Two years ago, a commission studying growth trends in Montgomery County put metropolitan Washington's labor and affordable housing shortages in a context that mere statistics could never provide.

Expensive housing is "closing some of our opportunities" to attract industry, the commission said in its report, "Envisioning Our Future." An example cited by the panel, showing the relationship between labor and housing shortages, provided a telling clue to the slowdown that was underway at the time in the region's economy.

"One company learned that many of its employees commuted to Montgomery County from Pennsylvania because they could not afford to live in the county. They shared apartments during the week and traveled home for the weekends. That company opened a Pennsylvania branch," the commission said in the report.

An isolated development? This would have to be called a microcosm based on the evidence of labor shortages and affordable housing problems throughout metropolitan Washington.

The two have combined to form what the author of a new study calls a dual crisis. "The two are interconnected, and together they pose a threat to the area's continued economic vitality," according to George Grier, senior associate at the Greater Washington Research Center.

Grier's assertion, while seemingly alarmist, is more a measured assessment of the facts, which show that shortages in affordable housing and labor are serious problems. Indeed, Grier's conclusion affirms what several observers have been saying for some time now.

A year ago, in fact, Grier authored a study in which he concluded there is a housing crisis in the Washington area -- one of "shortages in the midst of plenty." Selective shortages have emerged and worsened, escalating costs have hit the rental market particularly hard and costs have risen rapidly in sales of new existing homes, Grier pointed out in the 1989 study for the research center. While the housing crisis is limited in scope, he said then, it is "justifiably called a crisis."

Just two months later the Metropolitan Washington Council of Governments (COG) released a report in which a task force concluded that affordable housing was the No. 1 problem in the region. The task force recommended that it should be the first growth-related problem to be addressed by the COG.

In the meantime, labor market experts have been saying for more than a year now that a shortage of workers was affecting growth and that the situation could get worse. Rapid expansion in the years immediately following the 1982 recession all but exhausted the area's labor supply. As the period of explosive growth lengthened, the increase in jobs coincided with a decline in population. Just this month the D.C. Department of Employment Services (DES) noted that the area's increase in jobs in 1989 was stronger than labor-force growth. This, said DES officials, indicates that jobs are attracting workers from beyond the boundaries of the Washington area.

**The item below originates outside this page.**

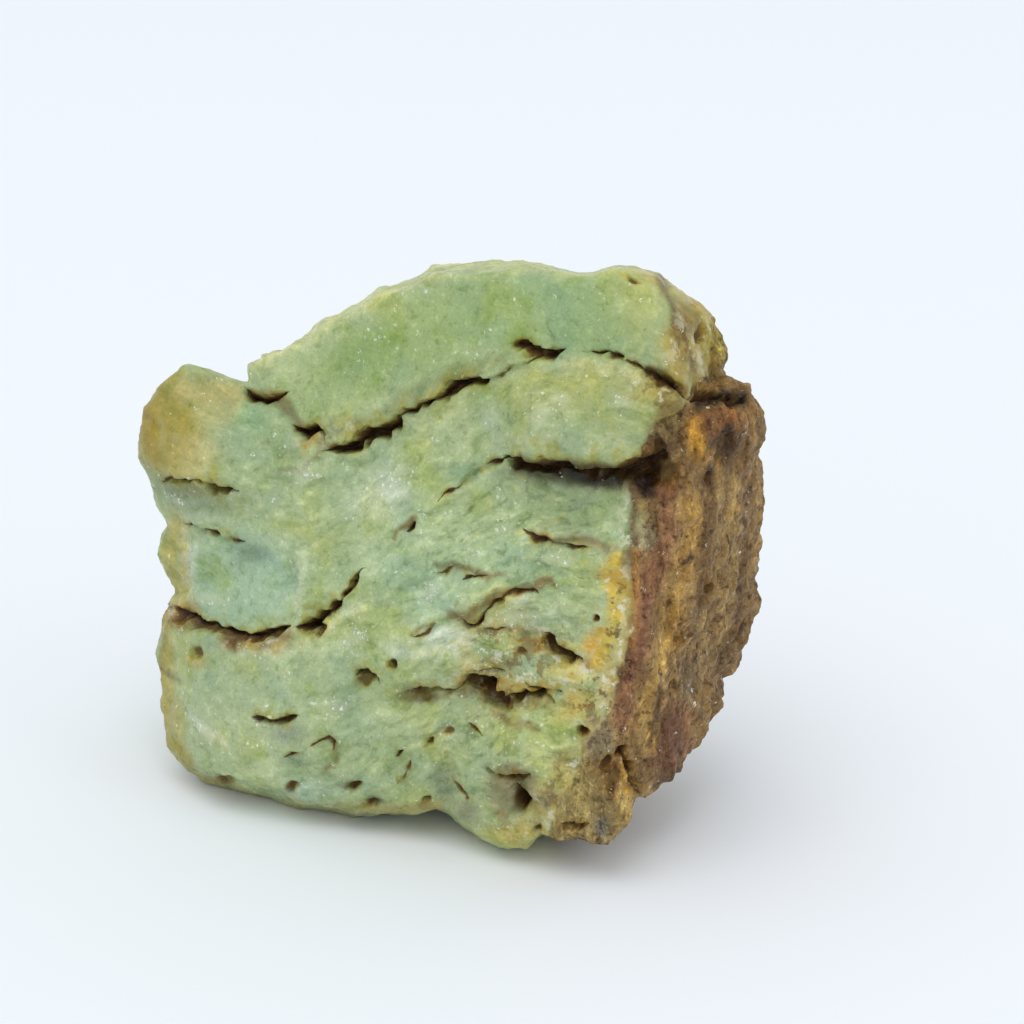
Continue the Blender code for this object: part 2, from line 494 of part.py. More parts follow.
def outline(points, grip, even, strength=1.0):
    """Draw the block out so that its rim on the drawing plane follows OUTLINE.

    The notches of the rim are full in front of it, and they run out behind it, where only the broad
    form of the outline is kept.
    """
    angle, reach, rim, behind = rim_of(points)
    at_across, at_up, _ = on_drawing(np.array((HEART,)))
    corners = np.array(OUTLINE) - np.array((at_across[0], at_up[0]))
    steps = np.linspace(0.0, 1.0, 12, endpoint=False)[:, None]
    fine = np.vstack([a + (b - a) * steps for a, b in zip(corners, np.roll(corners, -1, axis=0))])
    fine_angle = np.arctan2(fine[:, 1], fine[:, 0])
    order = np.argsort(fine_angle)
    turn = 2.0 * math.pi
    wanted = np.interp(CENTRES, fine_angle[order], np.hypot(fine[:, 0], fine[:, 1])[order], period=turn)
    broad = spread(spread(wanted, 10, np.min), 10, np.mean)
    if even:
        wanted = spread(wanted, even, np.mean)
        rim = spread(rim, even, np.mean)
    ratio = np.interp(angle, CENTRES, wanted / rim, period=turn) * (1.0 - behind)
    ratio += np.interp(angle, CENTRES, broad / rim, period=turn) * behind
    share = ease(1.0 - grip, 1.0, reach / np.interp(angle, CENTRES, rim, period=turn))
    grow = (strength * reach * (ratio - 1.0) * share / on_drawing(points)[2])[:, None]
    return points + np.cos(angle)[:, None] * grow * ACROSS + np.sin(angle)[:, None] * grow * UP


def roughness(points):
    """How rough the green face is: little on the waxy parts, much where it is cracked up."""
    across, up, _ = on_drawing(points)
    across = across + 0.8 * noise(points, 3.0, SEED + 41)
    up = up + 0.8 * noise(points, 3.0, SEED + 42)
    value = np.full(len(points), 0.6)
    for x, y, long_half, short_half, turned, wanted in ROUGHNESS:
        share = np.exp(-ellipse_distance(across, up, x, y, long_half, short_half, turned) ** 5.0)
        value = value * (1.0 - share) + wanted * share
    return value


def relief(points, levels):
    """Layers, ledges, cracks, pits and lumps on the side that faces the drawing side."""
    normals = soft_normals(points, levels)
    front = 1.0 - rim_of(points)[3]
    facing = front * ease(-0.35, 0.10, normals @ TOWARD)
    across, up, _ = on_drawing(points)
    across = across + 0.25 * noise(points, 2.2, SEED + 1) + 0.17 * noise(points, 0.8, SEED + 21)
    up = up + 0.25 * noise(points, 2.2, SEED + 2) + 0.17 * noise(points, 0.8, SEED + 22)
    ragged = noise(points, 0.9, SEED + 26)
    broken = noise(points, 1.7, SEED + 27)

    rise = np.zeros(len(points))
    out = np.zeros(len(points))
    sag = np.zeros(len(points))
    for x, y, long_half, short_half, turned, height, flat in LUMPS:
        far = ellipse_distance(across, up, x, y, long_half, short_half, turned)
        rise += height * np.exp(-far ** flat)
    for height, fade, line in LEDGES:
        gap, side, _, taper, _ = line_distance(across, up, line)
        out += 0.5 * height * taper * np.tanh(side / 0.25) * np.exp(-gap / fade)
    for depth, lip, line in CRACKS:
        gap, side, half, taper, grow = line_distance(across, up, line)
        above = 0.5 + 0.5 * np.tanh(side / 0.2)
        out += grow * lip * (above * np.exp(-gap / 2.6) - 0.5 * (1.0 - above) * np.exp(-gap / 2.2))
        proud = above if lip > 0.0 else 1.0 - above
        sag += 0.45 * grow * lip * proud * np.exp(-gap / 0.8)
        slope = gap * (0.7 + above)     # steep above the crack, gentle below it
        whole = np.clip(0.9 + 1.5 * broken + 4.0 * (half - 0.15), 0.0, 1.0)
        deep = depth * whole * np.minimum(1.0, half / 0.25)
        half = np.maximum(half * (0.35 + 0.75 * taper) * (1.0 + 0.8 * ragged), LEAST_CRACK * taper + 0.01)
        out -= deep * (1.0 - ease(0.4 * half, 1.5 * half + 0.1, slope))
    for x, y, long_half, short_half, turned, depth in PITS:
        far = ellipse_distance(across, up, x, y, long_half, short_half, turned)
        out -= depth * (1.0 - ease(0.3, 1.5, far))
    moved = points + TOWARD * (rise * front)[:, None]
    return moved + normals * (out * facing)[:, None] - UP * (sag * facing)[:, None]


def weathered(points, behind):
    """1 on the brown weathered side, 0 on the green face."""
    across, up, _ = on_drawing(points)
    edge = np.interp(up, [p[0] for p in BORDER], [p[1] for p in BORDER])
    wave = 0.6 * noise(points, 3.0, SEED + 3) + 0.3 * noise(points, 1.0, SEED + 23)
    seen = ease(-0.4, 0.4, across - edge + wave + 0.15 * noise(points, 0.4, SEED + 45))
    bays = 7.0 * noise(points, 8.0, SEED + 4) + 2.5 * noise(points, 3.0, SEED + 46)
    hidden = ease(-3.5, 3.5, points[:, 0] - 7.0 + 0.3 * (points[:, 2] - 20.0) + bays)
    return seen * (1.0 - behind) + hidden * behind


def grain(points, levels):
    """Roughness: waxy to crumbly on the green face, ribbed and gritty on the weathered side."""
    normals = soft_normals(points, levels)
    rear = rim_of(points)[3]
    brown = weathered(points, rear)
    face = (1.0 - brown) * (roughness(points) * (1.0 - rear) + 0.5 * rear)
    swell = 0.35 * noise(points, 7.0, SEED + 5) + (0.10 + 0.14 * face) * noise(points, 3.2, SEED + 6)
    bent = points + 1.5 * noise(points, 6.0, SEED + 8)[:, None]
    hackle = np.abs(noise(bent, 6.0, SEED + 7)) - 0.25
    ribs = noise(bent * np.array((1.0, 1.0, 0.20)), 1.9, SEED + 9)
    striae = noise(bent * np.array((1.0, 1.0, 0.22)), 0.75, SEED + 14)
    grit = noise(points, 1.3, SEED + 10)
    edge = np.abs(noise(points, 1.9, SEED + 13)) - 0.25

    rough = brown * ease(-0.85, -0.5, normals[:, 2])
    out = swell + 0.8 * rear * hackle
    out += rough * (0.38 * ribs + 0.36 * striae + 0.24 * grit) + 0.15 * face * grit
    out += (0.04 + 0.14 * face + 0.16 * brown) * edge
    return points + normals * out[:, None]


def settle(points):
    """Flatten what reaches below the ground and put the origin under the middle of the box."""
    low = np.sort(points[:, 2])[int(len(points) * SOLE_SHARE)]
    points = points - np.array((0.0, 0.0, low))
    points[:, 2] = np.maximum(points[:, 2], 0.0)
    middle = 0.5 * (points.min(axis=0) + points.max(axis=0))
    return points - np.array((middle[0], middle[1], 0.0))


# ---------------------------------------------------------------- building
def stone_material():
    material = bpy.data.materials.new("stone")
    material.use_nodes = True
    shader = material.node_tree.nodes["Principled BSDF"]
    shader.inputs["Base Color"].default_value = STONE_COLOR
    shader.inputs["Roughness"].default_value = 0.5
    return material


def rough_piece():
    """The four steps on the ball, as an object with the modifiers that rebuild it."""
    directions, faces, levels = ball(BALL_STEPS)
    points = body(directions)
    points = outline(points, 0.75, 0)
    points = relief(points, levels)
    points = grain(points, levels)
    points = outline(points, 0.45, 6)
    points = outline(points, 0.14, 1, 0.9)
    points = settle(points)

    mesh = bpy.data.meshes.new("rough")
    mesh.from_pydata((points * MM).tolist(), [], faces.tolist())
    piece = bpy.data.objects.new("rough", mesh)
    bpy.context.scene.collection.objects.link(piece)
    rebuilt = piece.modifiers.new("even cells", "REMESH")
    rebuilt.mode = "VOXEL"
    rebuilt.voxel_size = CELL * MM
    bpy.context.view_layer.update()
    cells = len(piece.evaluated_get(bpy.context.evaluated_depsgraph_get()).data.polygons)
    fewer = piece.modifiers.new("fewer triangles", "DECIMATE")
    fewer.ratio = TRIANGLES / (2.0 * cells)
    return piece


def specimen(rough):
    """The finished solid, ground flat where it rests."""
    bpy.context.view_layer.update()
    graph = bpy.context.evaluated_depsgraph_get()
    made = bpy.data.meshes.new_from_object(rough.evaluated_get(graph))
    bpy.data.objects.remove(rough, do_unlink=True)

    mesh = bmesh.new()
    mesh.from_mesh(made)
    for vert in mesh.verts:
        if vert.co.z < SOLE_DEPTH * MM:
            vert.co.z = 0.0
    bmesh.ops.triangulate(mesh, faces=mesh.faces)
    mesh.to_mesh(made)
    mesh.free()
    made.name = "specimen"
    made.materials.clear()
    made.materials.append(stone_material())
    return bpy.data.objects.new("specimen", made)


def main():
    for old in list(bpy.data.objects):
        bpy.data.objects.remove(old, do_unlink=True)
    collection = bpy.data.collections.new(NAME)
    bpy.context.scene.collection.children.link(collection)
    collection.objects.link(specimen(rough_piece()))


main()
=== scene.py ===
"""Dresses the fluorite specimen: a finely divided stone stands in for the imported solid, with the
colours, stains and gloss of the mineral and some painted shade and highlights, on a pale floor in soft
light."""
import math

import bpy
import bmesh
import numpy as np
from mathutils import Matrix, Vector


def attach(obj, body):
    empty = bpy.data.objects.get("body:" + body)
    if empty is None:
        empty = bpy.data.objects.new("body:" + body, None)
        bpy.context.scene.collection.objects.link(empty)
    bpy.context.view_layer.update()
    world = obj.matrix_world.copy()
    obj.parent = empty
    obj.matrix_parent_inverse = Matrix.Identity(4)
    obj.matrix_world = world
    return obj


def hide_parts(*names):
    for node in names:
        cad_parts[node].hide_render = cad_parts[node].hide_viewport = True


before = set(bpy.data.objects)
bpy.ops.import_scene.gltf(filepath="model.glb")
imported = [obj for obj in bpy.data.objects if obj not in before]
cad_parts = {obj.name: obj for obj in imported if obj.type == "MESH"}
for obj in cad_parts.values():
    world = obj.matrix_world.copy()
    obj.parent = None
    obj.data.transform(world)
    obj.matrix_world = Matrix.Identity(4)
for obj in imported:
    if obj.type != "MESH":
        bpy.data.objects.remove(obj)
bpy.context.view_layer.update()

MM = 0.001
SEED = 41
TRIANGLES = 196000           # triangles left in the stone

# The drawing side: where the outline and the relief are drawn from.
TURN = math.radians(27.0)    # from the front towards the weathered side
LIFT = math.radians(22.0)
STAND = 320.0                # millimetres from the camera to the drawing plane
AIM = (4.65, 19.05)          # across and up of the middle of the picture
FIELD = 76.8                 # millimetres that the picture is wide on the drawing plane
SENSOR = 36.0                # width of the camera's sensor

HEART = (0.0, 0.0, 18.5)     # point that the block grows from
DENSER = 0.38                # how far the ball's points are drawn towards the drawing side
SOFT_LEVEL = 1               # level of the ball that the soft normals are taken from
EDGE_POWER = 20.0            # sharpness of the edges between the broken faces
RIM_STEPS = 360              # steps of angle round the rim
REACH = 9.0                  # a crack changes nothing farther away than this

# The light: from all round, and lamps given by their place in metres (across, above the ground and
# towards the camera), size and watts.
SKY_COLOR = (0.92, 0.96, 1.0, 1.0)
SKY_STRENGTH = 0.84
LAMPS = (
    ("key", -0.15, 1.20, 0.50, 0.95, 4.5),
    ("fill", 1.1, 0.5, 0.7, 0.8, 1.5),
)
LAMPS_AIM = (0.0, 0.0, 0.02)
FLOOR_RADIUS = 4.0           # metres

# The material: values kept with the points for it, and how noise is stretched along the height.
FIELDS = ("groove", "halo", "brown", "sugar", "busy", "stain")
UPRIGHT = (1.0, 1.0, 0.34)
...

Still, not even Grier's use of the word crisis in the earlier study has been enough to provoke more than passing concern in the public and private sectors.

Coming as it does now, it's possible that the latest study won't receive the attention it deserves either. Many in the area's private sector, for instance, believe the soft real estate market and the effects of that on banks' earnings and the flow of credit are the biggest threats to continued economic vitality. Worries about a credit crunch play to a bigger audience than an affordable housing shortage. Indeed, a proposal to build expensive housing in downtown Washington has created more interest than the difficulty low- and moderate-income workers have finding affordable homes. In the meantime, labor shortages tend to be overlooked as long as the area continues to maintain an unemployment rate of 2.7 percent or less.

Grier's conclusion about the threat posed by housing and labor shortages -- or the "dual crisis" -- has serious implications for sustained growth even at moderate levels, nevertheless. The warning is consistent with everything that we've seen in the current slowdown that began three years ago, predating the real estate crunch and tight credit. Now Grier has put business and government leaders on notice that the region's economy will slow further unless they act quickly to solve the crisis in the labor and housing markets.

"We have a housing market that is less and less affordable, not merely to the poor, but to the new workers that our economy needs to support," Grier noted in the report. At the same time, he pointed out, the area can "no longer depend on a 'home-grown' labor force to meet all its expanding job needs."

It's obvious that business can't expand if it can't attract workers and there isn't much chance of bringing new workers to the area if they can't find affordable housing when they arrive.

If affordable housing is going to be the first growth-related problem to be addressed, as the COG task force recommended, then government and business will need to do it in partnership. The COG, in fact, already has outlined a series of initiatives that might be used by employers and local governments.

Companies, for example, could provide mortgage guarantees to lenders who agree to make housing loans to employees of those companies. Or employers may construct housing for their employees, subsidize interest rates on workers' mortgages, provide funds to community organizations to build affordable housing or participate in group mortgage origination plans with lenders.

Local governments could also develop employer-assisted housing programs for their own employees, as the COG points out. But governments can play a bigger role through public intervention: Density bonuses and other incentives can be used to increase the inventory of affordable housing, as the COG suggests. None of that is likely to happen, however, as long as local government officials continue to resist changes affecting key zoning matters.

Worse yet, complacency in both public and private sectors could compound the threat that Grier warns of in the research center's jobs and housing study.